I saw this meme on Facebook. It was shared from an education website called Clever Classroom.
The promise I have with it is that its premise is skewed, and I think that if they paid closer attention to current events over the last fifty years or so it would be obvious. Unfortunately, our current crop of teachers were raised in the system that skews our children.
For the record, it's going in the opposite direction of that indicated.
In this society we have "children" who live at home well past their 30s.[1] We increasingly raise the drinking age. We encourage the abandonment of responsibility for our actions, replacing it with blame.[2] We have built a nanny state to take care of not just those who are in legitimate need; but adults who are capable of taking care of not only themselves, but each other and their own children. Speaking of which, we usurp their authority as parents and introduce thoughtless standards of State-imposed conformity upon them. And as we stifle dissenting thought and alternative approaches, we recite Newspeak mantras of individuality and creativity.
Development doesn't work the way of this meme... do you wait to get into the water until you can swim? Of course not. It's plainly ridiculous. You get into the water in order to learn. Do you wait until you know how to play a musical instrument before you place your fingers upon it? Of course not. Predictably, it is practice that leads to proficiency, and the lack of the first results in the lack of the second.
Psychologists now claim not only that adulthood begins at age 25, but that it is because they don't exercise the responsibilities of adulthood earlier.
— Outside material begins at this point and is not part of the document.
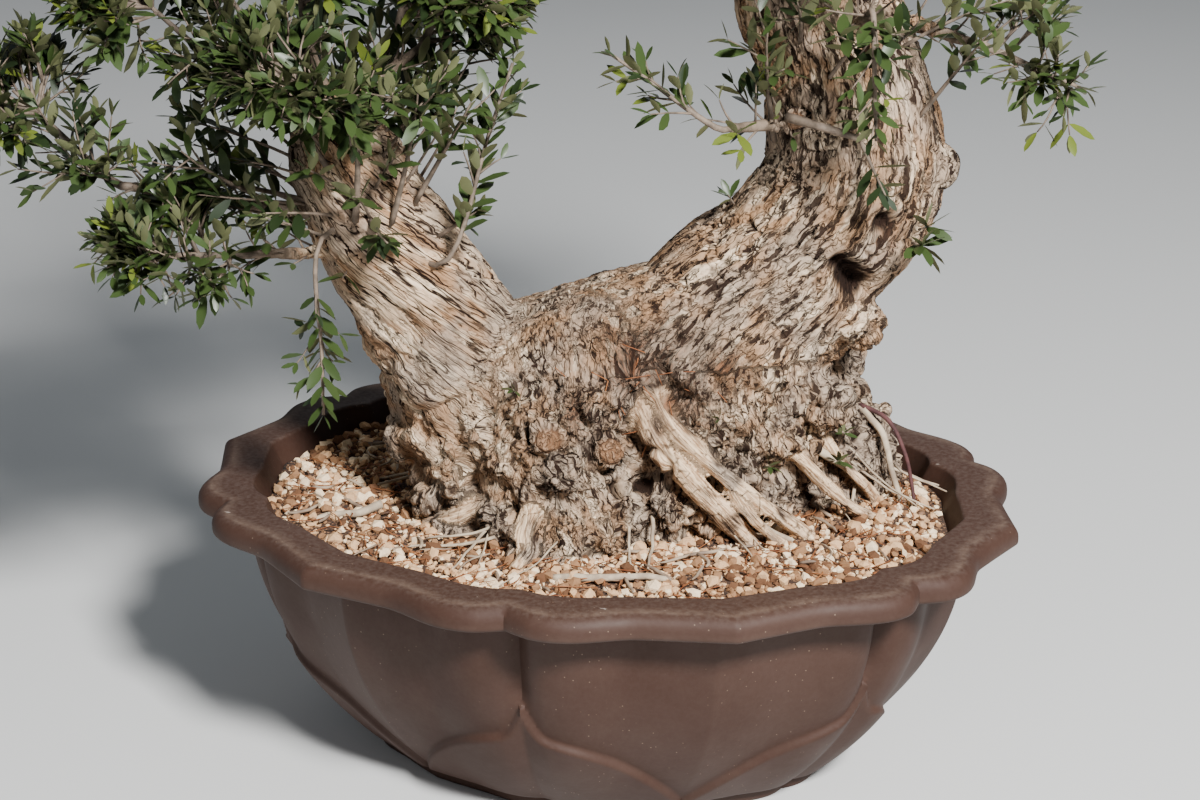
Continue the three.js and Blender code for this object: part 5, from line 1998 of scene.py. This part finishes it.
class BONSAI_OT_grit(bpy.types.Operator):
    """Strew the grains of the grit over the soil"""

    bl_idname = "bonsai.grit"
    bl_label = "Grit"

    def execute(self, context):
        settings = context.scene.bonsai_soil
        chance = np.random.default_rng(GRIT_SEED)
        count = settings.grains
        places = scattered(chance, count, 5)
        size = settings.grain_size / MM / 2 * np.exp(chance.normal(-0.16, 0.44, count))
        size = np.minimum(size, 8.5)
        places[:, 2] = soil_height(places, Noise(SOIL_SEED)) + size * chance.uniform(-0.1, 0.75, count)
        shapes, faces = ball(1)
        knocked = shapes[None] * chance.uniform(0.72, 1.25, (count, len(shapes), 1))
        knocked = knocked * (size[:, None] * chance.uniform(0.62, 1.2, (count, 3)))[:, None]
        turns = random_turns(chance, count)
        points = np.einsum("nij,nkj->nki", turns, knocked) + places[:, None]
        points[..., 2] = lerp(points[..., 2], places[:, None, 2], 0.12)
        all_faces = (faces + len(shapes) * np.arange(count)[:, None, None]).reshape(-1, 3)
        kinds = chance.choice(4, count, p=[0.3, 0.42, 0.2, 0.08])
        earthy = Noise(EARTH_SEED).layered(places / 80, 2) + chance.normal(0, 0.2, count) > 0.26
        kinds = np.where(earthy, chance.choice([1, 2, 3], count, p=[0.2, 0.45, 0.35]), kinds)
        grit = Gather()
        grit.add(points.reshape(-1, 3), all_faces, np.repeat(kinds, len(faces)))
        finishes = [
            grain_finish("grain_cream", settings.cream),
            grain_finish("grain_peach", settings.peach),
            grain_finish("grain_tan", settings.tan),
            grain_finish("grain_brown", tone(104, 72, 50)),
        ]
        settle(grit.piece("grit", finishes, smooth=False), "soil")
        return {"FINISHED"}


class BONSAI_OT_litter(bpy.types.Operator):
    """Strew pine needles, bark flakes and small sticks over the grit"""

    bl_idname = "bonsai.litter"
    bl_label = "Litter"

    STICKS = 60
    FLAKES = 420
    CAUGHT = 22

    def execute(self, context):
        settings = context.scene.bonsai_soil
        chance = np.random.default_rng(LITTER_SEED)
        noise = Noise(SOIL_SEED)
        litter = Gather()
        for place in scattered(chance, settings.needles, 30):
            length = chance.uniform(26, 66)
            self.lie(litter, chance, noise, place, length, 0.65, 3, 0 if chance.random() < 0.7 else 1)
        for place in scattered(chance, self.STICKS, 30):
            length = chance.uniform(16, 46)
            self.lie(litter, chance, noise, place, length, chance.uniform(1.0, 2.1), 6, 2)
        shapes, faces = ball(1)
        turns = random_turns(chance, self.FLAKES)
        for place, turn in zip(scattered(chance, self.FLAKES, 12), turns):
            flake = shapes * (chance.uniform(4, 8), chance.uniform(2.5, 5), 0.9)
            tilted = flake @ (0.25 * turn + 0.75 * np.array(self.spun(chance.uniform(0, math.pi)))).T
            height = soil_height(place[None], noise)[0] + chance.uniform(2.5, 5.5)
            litter.add(tilted + (place[0], place[1], height), faces, 3 if chance.random() < 0.7 else 1)
        self.hollow_needles(litter, chance)
        colours = {
            "needle_orange": (settings.needle, tone(156, 98, 54)),
            "needle_brown": (tone(118, 70, 38), tone(150, 92, 52)),
            "stick": (tone(120, 100, 84), tone(168, 148, 124)),
            "bark_flake": (tone(74, 50, 36), tone(128, 96, 72)),
        }
        finishes = [two_tone_finish(name, 0.7, *pair, 40, 2) for name, pair in colours.items()]
        settle(litter.piece("litter", finishes), "soil")
        return {"FINISHED"}

    def spun(self, angle):
        return [[math.cos(angle), -math.sin(angle), 0], [math.sin(angle), math.cos(angle), 0], [0, 0, 1]]

    def lie(self, litter, chance, noise, place, length, radius, sides, finish):
        """A thin thing lies bent on the grit, and stays inside the rim."""
        turn = chance.uniform(0, 2 * math.pi)
        share = np.linspace(-0.5, 0.5, 6)
        bend = chance.uniform(-0.22, 0.22)
        ahead = np.array([math.cos(turn), math.sin(turn), 0])
        aside = np.array([-ahead[1], ahead[0], 0])
        bow = length * bend * (share**2 * 4 - 1)
        line = place + ahead * length * share[:, None] + aside * bow[:, None]
        angle = np.arctan2(line[:, 1], line[:, 0])
        long, deep = inner_radius(angle)
        if np.any((line[:, 0] / (long - 3)) ** 2 + (line[:, 1] / (deep - 3)) ** 2 > 1):
            return
        line[:, 2] = soil_height(line, noise) + 4.5 + radius + chance.uniform(-1, 3)
        line[:, 2] += share * chance.uniform(-6, 6)
        litter.add(*tube(line, radius * np.array([0.7, 1, 1, 1, 0.9, 0.4]), sides), finish)

    def hollow_needles(self, litter, chance):
        """Needles caught in the hollow at the front of the base."""
        for _ in range(self.CAUGHT):
            place = np.array([chance.normal(40, 34), -98 + chance.normal(0, 3), chance.normal(424, 26)])
            turn = chance.uniform(0, 2 * math.pi)
            ahead = np.array([math.cos(turn), chance.uniform(-0.2, 0.2), 0.8 * math.sin(turn)])
            line = place + ahead * chance.uniform(10, 27) * np.linspace(-0.5, 0.5, 4)[:, None]
            litter.add(*tube(turned(line, TREE_TURN), 0.6, 3), int(chance.random() < 0.5))


class BONSAI_OT_stage(bpy.types.Operator):
    """Set a plain floor, soft lights and the camera"""

    bl_idname = "bonsai.stage"
    bl_label = "Stage"

    def execute(self, context):
        settings = context.scene.bonsai_stage
        deselect_all()
        bpy.ops.mesh.primitive_plane_add(size=30, location=(0, 0, 0))
        floor = context.object
        floor.name = "floor"
        finish = Finish("pale_floor", roughness=0.9, base_color=settings.floor)
        floor.data.materials.append(finish.material)
        self.light("key", (2.3, -2.6, 3.3), (0, 0, 0.5), 0.7, settings.key_power)
        self.light("fill", (-2.8, -1.6, 1.8), (0, 0, 0.5), 2.4, settings.fill_power)
        self.light("back", (-0.6, 3.0, 2.6), (0, 0, 0.7), 2.0, settings.fill_power)
        world = bpy.data.worlds.new("sky")
        world.use_nodes = True
        background = world.node_tree.nodes["Background"]
        background.inputs["Color"].default_value = SKY_COLOUR
        background.inputs["Strength"].default_value = SKY_STRENGTH
        context.scene.world = world
        camera = placed("camera", bpy.data.cameras.new("camera"))
        camera.data.lens = CAMERA_LENS
        camera.data.sensor_width = CAMERA_SENSOR
        camera.location = CAMERA_PLACE
        camera.rotation_euler = (CAMERA_TILT, 0, TREE_TURN)
        context.scene.camera = camera
        return {"FINISHED"}

    def light(self, name, place, target, size, power):
        lamp = bpy.data.lights.new(name, "AREA")
        lamp.size = size
        lamp.energy = power
        holder = placed(name, lamp)
        holder.location = place
        holder.rotation_euler = (Vector(target) - Vector(place)).to_track_quat("-Z", "Y").to_euler()


OPERATORS = (
    BONSAI_OT_pot,
    BONSAI_OT_soil,
    BONSAI_OT_grit,
    BONSAI_OT_litter,
    BONSAI_OT_wood,
    BONSAI_OT_fine_roots,
    BONSAI_OT_foliage,
    BONSAI_OT_stage,
)
SETTINGS = {
    "bonsai_wood": BonsaiWoodSettings,
    "bonsai_foliage": BonsaiFoliageSettings,
    "bonsai_pot": BonsaiPotSettings,
    "bonsai_soil": BonsaiSoilSettings,
    "bonsai_stage": BonsaiStageSettings,
}


class BONSAI_PT_panel(bpy.types.Panel):
    """Lists the pieces of the bonsai and what can be changed on them"""

    bl_idname = "BONSAI_PT_panel"
    bl_label = "Olive Bonsai"
    bl_space_type = "VIEW_3D"
    bl_region_type = "UI"
    bl_category = "Bonsai"

    def draw(self, context):
        for name in SETTINGS:
            box = self.layout.box()
            group = getattr(context.scene, name)
            for setting in group.bl_rna.properties:
                if not setting.is_readonly and setting.identifier != "name":
                    box.prop(group, setting.identifier)
        for operator in OPERATORS:
            self.layout.operator(operator.bl_idname)


CLASSES = (*SETTINGS.values(), *OPERATORS, BONSAI_PT_panel)


def register():
    for each in CLASSES:
        bpy.utils.register_class(each)
    for name, group in SETTINGS.items():
        setattr(bpy.types.Scene, name, PointerProperty(type=group))


def unregister():
    for name in SETTINGS:
        delattr(bpy.types.Scene, name)
    for each in reversed(CLASSES):
        bpy.utils.unregister_class(each)


def main():
    register()
    bpy.ops.bonsai.pot()
    bpy.ops.bonsai.soil()
    bpy.ops.bonsai.grit()
    bpy.ops.bonsai.litter()
    bpy.ops.bonsai.wood()
    bpy.ops.bonsai.fine_roots()
    bpy.ops.bonsai.foliage()
    bpy.ops.bonsai.stage()


if __name__ == "__main__":
    main()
Who could have predicted that? Well... anybody, really. It's obvious.
We have one task as parents, and that's to see that our progeny can carry on without us. And I'm sad to say that this meme isn't going to equip anyone to do that one task.
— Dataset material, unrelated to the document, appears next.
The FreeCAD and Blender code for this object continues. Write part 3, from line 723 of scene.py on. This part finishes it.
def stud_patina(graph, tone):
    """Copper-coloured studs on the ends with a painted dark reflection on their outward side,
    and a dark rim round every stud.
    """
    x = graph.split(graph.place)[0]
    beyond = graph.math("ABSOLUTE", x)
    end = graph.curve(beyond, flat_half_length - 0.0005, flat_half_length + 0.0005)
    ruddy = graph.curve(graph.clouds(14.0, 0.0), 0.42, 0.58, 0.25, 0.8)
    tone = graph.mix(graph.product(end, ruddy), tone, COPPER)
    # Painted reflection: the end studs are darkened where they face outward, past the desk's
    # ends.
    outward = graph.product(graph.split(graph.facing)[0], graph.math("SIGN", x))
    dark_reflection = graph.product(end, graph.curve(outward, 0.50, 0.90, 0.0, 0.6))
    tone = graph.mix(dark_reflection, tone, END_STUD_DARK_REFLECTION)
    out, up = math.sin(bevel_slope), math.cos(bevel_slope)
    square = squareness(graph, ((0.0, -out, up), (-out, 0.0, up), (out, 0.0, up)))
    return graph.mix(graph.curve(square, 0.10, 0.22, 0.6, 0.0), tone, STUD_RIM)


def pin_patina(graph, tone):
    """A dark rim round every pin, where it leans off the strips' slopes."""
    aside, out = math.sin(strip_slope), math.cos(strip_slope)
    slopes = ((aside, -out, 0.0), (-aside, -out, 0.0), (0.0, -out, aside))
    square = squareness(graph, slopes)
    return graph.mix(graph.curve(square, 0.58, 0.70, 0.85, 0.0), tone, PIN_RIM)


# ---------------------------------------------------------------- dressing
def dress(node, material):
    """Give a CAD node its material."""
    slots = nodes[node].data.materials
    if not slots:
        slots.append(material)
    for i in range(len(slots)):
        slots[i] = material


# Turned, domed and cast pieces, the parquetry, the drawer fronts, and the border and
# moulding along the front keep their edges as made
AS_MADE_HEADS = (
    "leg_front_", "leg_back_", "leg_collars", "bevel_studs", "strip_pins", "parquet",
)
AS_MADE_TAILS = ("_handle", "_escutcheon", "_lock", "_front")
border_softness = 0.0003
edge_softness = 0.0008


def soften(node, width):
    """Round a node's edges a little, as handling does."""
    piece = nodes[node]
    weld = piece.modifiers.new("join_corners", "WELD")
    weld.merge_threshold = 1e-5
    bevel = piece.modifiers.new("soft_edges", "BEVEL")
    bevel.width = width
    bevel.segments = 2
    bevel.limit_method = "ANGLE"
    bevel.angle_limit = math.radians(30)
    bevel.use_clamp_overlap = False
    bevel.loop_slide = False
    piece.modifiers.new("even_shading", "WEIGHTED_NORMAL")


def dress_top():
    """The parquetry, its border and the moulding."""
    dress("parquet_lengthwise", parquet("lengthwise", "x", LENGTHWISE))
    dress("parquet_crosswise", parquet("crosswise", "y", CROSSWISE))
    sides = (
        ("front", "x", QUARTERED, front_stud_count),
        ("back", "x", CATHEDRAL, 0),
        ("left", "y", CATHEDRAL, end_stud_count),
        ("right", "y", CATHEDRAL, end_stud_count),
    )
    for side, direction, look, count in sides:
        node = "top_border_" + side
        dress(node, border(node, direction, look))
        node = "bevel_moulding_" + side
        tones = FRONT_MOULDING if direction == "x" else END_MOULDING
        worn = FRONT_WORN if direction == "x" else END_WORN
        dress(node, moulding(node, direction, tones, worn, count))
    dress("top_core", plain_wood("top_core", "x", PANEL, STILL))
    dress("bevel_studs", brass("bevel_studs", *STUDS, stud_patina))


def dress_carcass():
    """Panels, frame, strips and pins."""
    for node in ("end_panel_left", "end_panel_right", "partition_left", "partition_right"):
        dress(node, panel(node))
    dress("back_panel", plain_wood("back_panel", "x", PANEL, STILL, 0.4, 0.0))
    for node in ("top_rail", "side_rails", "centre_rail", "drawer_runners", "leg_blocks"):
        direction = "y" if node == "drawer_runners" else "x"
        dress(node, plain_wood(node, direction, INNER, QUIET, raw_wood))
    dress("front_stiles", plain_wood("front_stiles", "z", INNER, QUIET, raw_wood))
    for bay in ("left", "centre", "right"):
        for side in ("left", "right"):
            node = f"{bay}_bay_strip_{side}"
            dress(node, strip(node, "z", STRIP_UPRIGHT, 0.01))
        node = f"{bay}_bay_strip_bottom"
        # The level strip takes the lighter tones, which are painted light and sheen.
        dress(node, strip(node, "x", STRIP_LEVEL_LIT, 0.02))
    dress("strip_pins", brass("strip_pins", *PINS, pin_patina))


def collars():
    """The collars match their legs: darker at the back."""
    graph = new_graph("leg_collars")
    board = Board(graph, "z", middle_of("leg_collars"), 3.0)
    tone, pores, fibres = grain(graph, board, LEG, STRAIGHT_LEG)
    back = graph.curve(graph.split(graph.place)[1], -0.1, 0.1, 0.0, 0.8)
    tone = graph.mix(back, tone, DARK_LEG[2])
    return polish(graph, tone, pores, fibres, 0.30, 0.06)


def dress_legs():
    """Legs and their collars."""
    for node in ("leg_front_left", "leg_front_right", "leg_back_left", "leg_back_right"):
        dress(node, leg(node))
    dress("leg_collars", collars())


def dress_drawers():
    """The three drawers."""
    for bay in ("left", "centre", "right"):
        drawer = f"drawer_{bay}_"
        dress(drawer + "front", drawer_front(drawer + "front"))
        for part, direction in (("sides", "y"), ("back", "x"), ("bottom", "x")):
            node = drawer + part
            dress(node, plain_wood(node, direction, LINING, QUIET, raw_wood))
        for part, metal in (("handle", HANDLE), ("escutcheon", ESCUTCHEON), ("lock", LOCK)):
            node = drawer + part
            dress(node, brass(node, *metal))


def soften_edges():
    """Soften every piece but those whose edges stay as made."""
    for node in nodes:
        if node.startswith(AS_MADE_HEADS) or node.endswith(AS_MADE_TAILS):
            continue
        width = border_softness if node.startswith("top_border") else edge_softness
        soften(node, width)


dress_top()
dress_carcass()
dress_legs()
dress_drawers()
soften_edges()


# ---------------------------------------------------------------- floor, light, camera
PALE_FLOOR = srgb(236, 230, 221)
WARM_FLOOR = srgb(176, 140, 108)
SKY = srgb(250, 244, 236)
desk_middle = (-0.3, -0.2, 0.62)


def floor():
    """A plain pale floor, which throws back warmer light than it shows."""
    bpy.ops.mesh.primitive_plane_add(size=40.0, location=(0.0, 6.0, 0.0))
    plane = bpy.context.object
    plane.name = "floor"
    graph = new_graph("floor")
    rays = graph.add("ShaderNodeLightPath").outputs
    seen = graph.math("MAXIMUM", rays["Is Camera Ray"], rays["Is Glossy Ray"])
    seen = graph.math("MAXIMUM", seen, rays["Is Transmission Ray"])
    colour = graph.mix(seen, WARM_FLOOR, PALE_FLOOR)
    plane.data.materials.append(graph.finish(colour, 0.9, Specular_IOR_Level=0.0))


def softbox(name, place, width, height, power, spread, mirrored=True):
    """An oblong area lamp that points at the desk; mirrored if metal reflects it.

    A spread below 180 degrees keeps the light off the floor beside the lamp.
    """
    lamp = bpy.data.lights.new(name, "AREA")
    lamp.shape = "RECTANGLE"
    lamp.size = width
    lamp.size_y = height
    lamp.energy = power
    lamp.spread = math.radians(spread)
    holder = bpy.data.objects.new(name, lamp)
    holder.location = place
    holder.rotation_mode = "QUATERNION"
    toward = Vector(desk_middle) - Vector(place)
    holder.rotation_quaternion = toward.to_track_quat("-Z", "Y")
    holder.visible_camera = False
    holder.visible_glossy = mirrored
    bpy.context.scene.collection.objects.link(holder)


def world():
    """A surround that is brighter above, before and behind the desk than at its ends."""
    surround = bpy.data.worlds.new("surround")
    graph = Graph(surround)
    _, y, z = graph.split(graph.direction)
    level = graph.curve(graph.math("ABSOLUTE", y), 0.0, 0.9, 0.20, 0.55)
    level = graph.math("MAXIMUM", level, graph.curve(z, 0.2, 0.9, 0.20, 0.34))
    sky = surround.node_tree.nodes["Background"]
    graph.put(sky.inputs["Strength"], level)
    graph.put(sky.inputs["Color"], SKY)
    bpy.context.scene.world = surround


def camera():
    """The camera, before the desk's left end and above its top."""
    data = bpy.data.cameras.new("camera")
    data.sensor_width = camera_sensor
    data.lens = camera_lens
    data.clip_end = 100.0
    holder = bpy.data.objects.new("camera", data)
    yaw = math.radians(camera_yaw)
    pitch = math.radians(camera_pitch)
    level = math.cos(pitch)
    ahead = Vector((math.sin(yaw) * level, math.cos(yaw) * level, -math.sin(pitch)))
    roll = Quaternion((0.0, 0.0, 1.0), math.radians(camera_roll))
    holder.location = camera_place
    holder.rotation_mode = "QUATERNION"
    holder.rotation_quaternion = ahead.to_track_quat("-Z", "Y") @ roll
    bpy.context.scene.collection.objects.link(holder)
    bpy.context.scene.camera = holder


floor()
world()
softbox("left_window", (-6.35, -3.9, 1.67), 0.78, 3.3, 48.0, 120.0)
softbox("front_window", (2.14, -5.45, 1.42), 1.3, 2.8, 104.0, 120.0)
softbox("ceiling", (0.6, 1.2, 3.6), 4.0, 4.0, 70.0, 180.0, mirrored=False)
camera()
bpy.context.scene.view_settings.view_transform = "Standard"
I don't want to raise competent and compassionate kids... in the end, if that's all I have, then the job is unfinished. There is a reason they call it "raised"... as in raised up from where they begin. Instead I want to raise them to be competent and compassionate adults at the proper moment of life.
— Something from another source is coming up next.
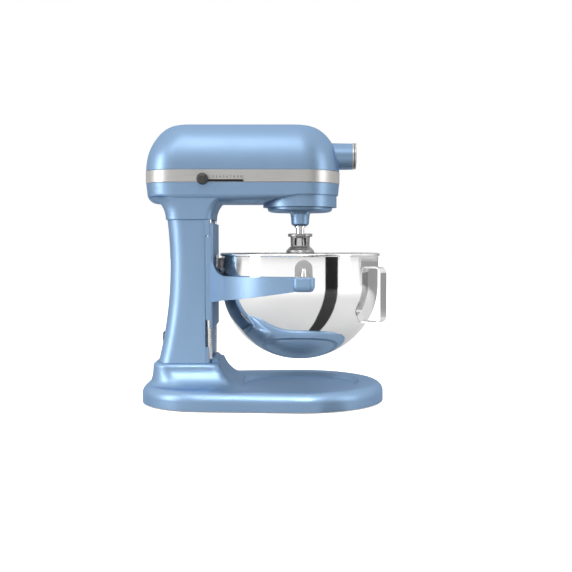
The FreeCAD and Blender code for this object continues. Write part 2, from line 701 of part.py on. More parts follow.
def hub_cover():
    """The round flap over the hub, hung on a knuckle at its top."""
    radius = HUB_RADIUS - 0.9
    edge = 1.0
    profile = [
        (COVER_BACK_X, 0), (COVER_BACK_X, radius), (COVER_FRONT_X - edge, radius),
        (COVER_FRONT_X, radius - edge), (COVER_FRONT_X, 0),
    ]
    disc = turned_along_x(profile, HUB_Z)
    knuckle = rod(1.7, V(HINGE_X, -2.9, HINGE_Z), V(HINGE_X, 2.9, HINGE_Z))
    web = box(COVER_BACK_X, COVER_FRONT_X, -2.9, 2.9, HUB_Z + radius - 3, HINGE_Z)
    relief = rod(3.4, V(HINGE_X, 2.9, HINGE_Z), V(HINGE_X, 6.6, HINGE_Z))
    pin_hole = rod(1.0 + RUNNING_GAP, V(HINGE_X, -8, HINGE_Z), V(HINGE_X, 8, HINGE_Z))
    return cut(fuse([disc, knuckle, web]), both_sides(relief) + [pin_hole])


def attachment_knob():
    """The fluted thumbscrew on the far side of the hub."""
    grip = rod(10.0, V(HUB_SCREW_X, 23.0, HUB_Z), V(HUB_SCREW_X, 36.0, HUB_Z))
    grip = grip.makeChamfer(1.2, [edge for edge in grip.Edges if len(edge.Vertexes) == 1][1:])
    flutes = []
    for step in range(10):
        angle = math.radians(36.0 * step)
        x = HUB_SCREW_X + 11.0 * math.cos(angle)
        z = HUB_Z + 11.0 * math.sin(angle)
        flutes.append(rod(1.9, V(x, 24.6, z), V(x, 40, z)))
    tip = V(HUB_SCREW_X, HUB_BORE_RADIUS + 0.3, HUB_Z)
    stem = rod(HUB_SCREW_HOLE - 0.1, tip, V(HUB_SCREW_X, 24.0, HUB_Z))
    return cut(grip, flutes).fuse(stem)


# ---- motor ----
def along_motor(radius, x0, x1):
    return rod(radius, V(x0, 0, ARMATURE_Z), V(x1, 0, ARMATURE_Z))


def motor_tube(outer, inner, x0, x1):
    return along_motor(outer, x0, x1).cut(along_motor(inner, x0 - 1, x1 + 1))


def tie_rods(radius, x0, x1):
    rods = []
    for step in range(4):
        angle = math.radians(45 + 90 * step)
        y = TIE_RADIUS * math.cos(angle)
        z = ARMATURE_Z + TIE_RADIUS * math.sin(angle)
        rods.append(rod(radius, V(x0, y, z), V(x1, y, z)))
    return rods


def motor_stator():
    return cut(motor_tube(32.0, 21.0, *STATOR_X), tie_rods(2.0, STATOR_X[0] - 1, STATOR_X[1] + 1))


def field_coils():
    return [
        motor_tube(26.0, 21.5, STATOR_X[0] - 9, STATOR_X[0]),
        motor_tube(26.0, 21.5, STATOR_X[1], STATOR_X[1] + 9),
    ]


def motor_brackets():
    rear = motor_tube(32.0, BEARING_RADIUS, *REAR_BRACKET_X)
    front = motor_tube(32.0, BEARING_RADIUS, *FRONT_BRACKET_X)
    foot = box(FRONT_BRACKET_X[0], FRONT_BRACKET_X[1], -20, 20, HEAD_BOTTOM_Z + HEAD_WALL, 316)
    foot = foot.cut(along_motor(BEARING_RADIUS, FRONT_BRACKET_X[0] - 1, FRONT_BRACKET_X[1] + 1))
    return [rear, front.fuse(foot)] + tie_rods(2.0, REAR_BRACKET_X[1], FRONT_BRACKET_X[0])


def motor_bearings():
    inner = ARMATURE_RADIUS + RUNNING_GAP
    return [motor_tube(BEARING_RADIUS, inner, *span) for span in (REAR_BRACKET_X, FRONT_BRACKET_X)]


def brush_holders():
    holder = box(COMMUTATOR_X[0] + 3, FRONT_BRACKET_X[0], 12.4, 30.0, ARMATURE_Z - 4, ARMATURE_Z + 4)
    return both_sides(holder)


def armature_shaft():
    """The motor shaft with the worm cut on its front end."""
    shaft = along_motor(ARMATURE_RADIUS, REAR_BRACKET_X[0] - 2, WORM_X[1] + 4)
    length = WORM_X[1] - WORM_X[0]
    helix = Part.makeHelix(WORM_LEAD, length, ARMATURE_RADIUS)
    depth = WORM_TIP_RADIUS - ARMATURE_RADIUS
    section = [V(-0.6, -1.1), V(depth, -0.6), V(depth, 0.6), V(-0.6, 1.1)]
    corners = [V(ARMATURE_RADIUS + p.x, 0, p.y) for p in section]
    profile = Part.makePolygon(corners + corners[:1])
    thread = Part.Wire(helix.Edges).makePipeShell([profile], True, True)
    turns = (WHEEL_X - WORM_X[0]) / WORM_LEAD
    thread.rotate(V(0, 0, 0), Z_AXIS, -360.0 * (turns % 1.0))
    thread.rotate(V(0, 0, 0), Y_AXIS, 90)
    thread.rotate(V(0, 0, 0), X_AXIS, WORM_PHASE)
    thread.translate(V(WORM_X[0], 0, ARMATURE_Z))
    return shaft.fuse(thread)


def armature_core():
    return motor_tube(20.0, ARMATURE_RADIUS, STATOR_X[0] + 1, STATOR_X[1] - 1)


def commutator():
    slots = []
    for step in range(12):
        rear, front = COMMUTATOR_X
        slot = box(rear - 1, front - 3, 11.0, 13.0, ARMATURE_Z - 0.35, ARMATURE_Z + 0.35)
        slot.rotate(V(0, 0, ARMATURE_Z), X_AXIS, 30.0 * step)
        slots.append(slot)
    return cut(motor_tube(12.0, ARMATURE_RADIUS, *COMMUTATOR_X), slots)


def cooling_fan():
    hub = motor_tube(9.0, ARMATURE_RADIUS, *FAN_X)
    blades = []
    for step in range(9):
        blade = box(FAN_X[0] + 1, FAN_X[1] - 1, 8.0, 24.5, ARMATURE_Z - 0.8, ARMATURE_Z + 0.8)
        blade.rotate(V(0, 0, ARMATURE_Z), X_AXIS, 40.0 * step)
        blades.append(blade)
    return fuse([hub] + blades)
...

[1] overwhelmingly, this is blamed on economic factors. This is less a lie than an inability to comprehend the actual factors. There is a surplus of jobs in America; that's why we have so many immigrants. Americans are erroneously taught by those who sell higher education that higher education will necessarily qualify them for executive positions, ignoring that education does not negate the principle of supply and demand, nor does it negate the superior value of experience. As a result they do nothing at all and fallaciously claim that there are "no jobs". What is at play here is the unwillingness of Americans to accept entry-level employment for themselves.
[2] see footnote [1] for an example where employers and "the economy" are blamed for the individual's refusal to get off his butt and get an entry-level job.